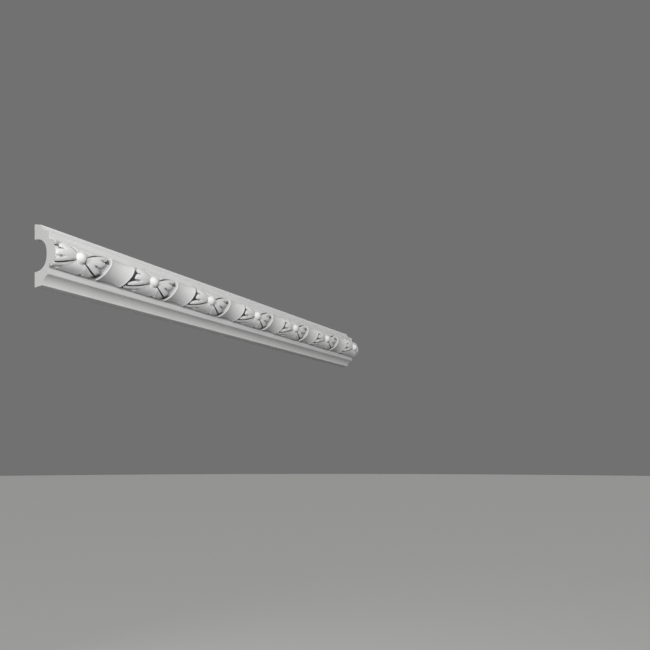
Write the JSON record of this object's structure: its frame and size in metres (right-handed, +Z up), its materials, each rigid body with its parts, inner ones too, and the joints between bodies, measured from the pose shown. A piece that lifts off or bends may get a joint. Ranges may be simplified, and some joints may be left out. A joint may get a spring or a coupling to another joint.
{
  "type": "panel moulding",
  "caption": "Straight length of wall panel moulding with a hollowed back, coved edges and a half-round roll carved with leaning flowers and plain waisted collars.",
  "frame": {"origin": "on the flat strip of the back above the channel, at the middle of the length, 7 mm below the top edge", "axes": "+X along the length, to the right seen from the front; +Z up the wall; +Y into the wall, so the carved front faces -Y"},
  "size_m": [0.623, 0.0365, 0.06],
  "materials": {
    "primed_white": "matte, factory primed white"
  },
  "bodies": {
    "root": {"panel_moulding": "primed_white"}
  },
  "joints": []
}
-*-
Problem description
Set down the material above again, word for word.

Task answer
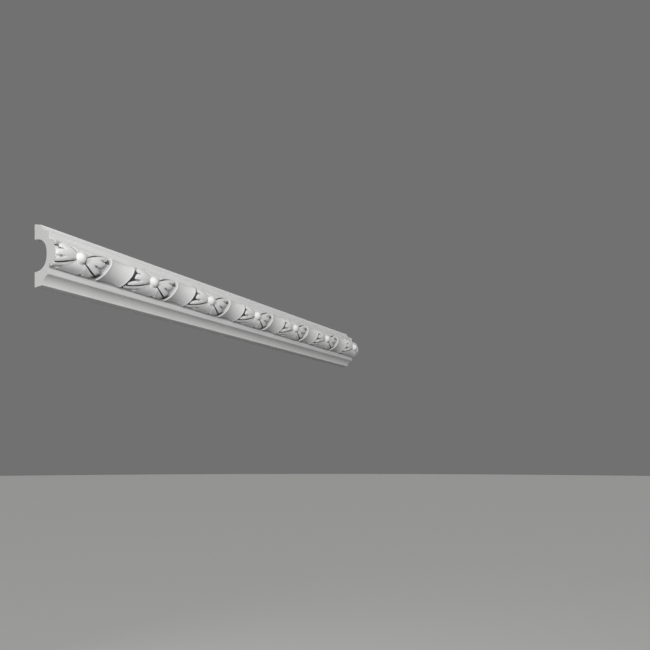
Write the JSON record of this object's structure: its frame and size in metres (right-handed, +Z up), its materials, each rigid body with its parts, inner ones too, and the joints between bodies, measured from the pose shown. A piece that lifts off or bends may get a joint. Ranges may be simplified, and some joints may be left out. A joint may get a spring or a coupling to another joint.
{
  "type": "panel moulding",
  "caption": "Straight length of wall panel moulding with a hollowed back, coved edges and a half-round roll carved with leaning flowers and plain waisted collars.",
  "frame": {"origin": "on the flat strip of the back above the channel, at the middle of the length, 7 mm below the top edge", "axes": "+X along the length, to the right seen from the front; +Z up the wall; +Y into the wall, so the carved front faces -Y"},
  "size_m": [0.623, 0.0365, 0.06],
  "materials": {
    "primed_white": "matte, factory primed white"
  },
  "bodies": {
    "root": {"panel_moulding": "primed_white"}
  },
  "joints": []
}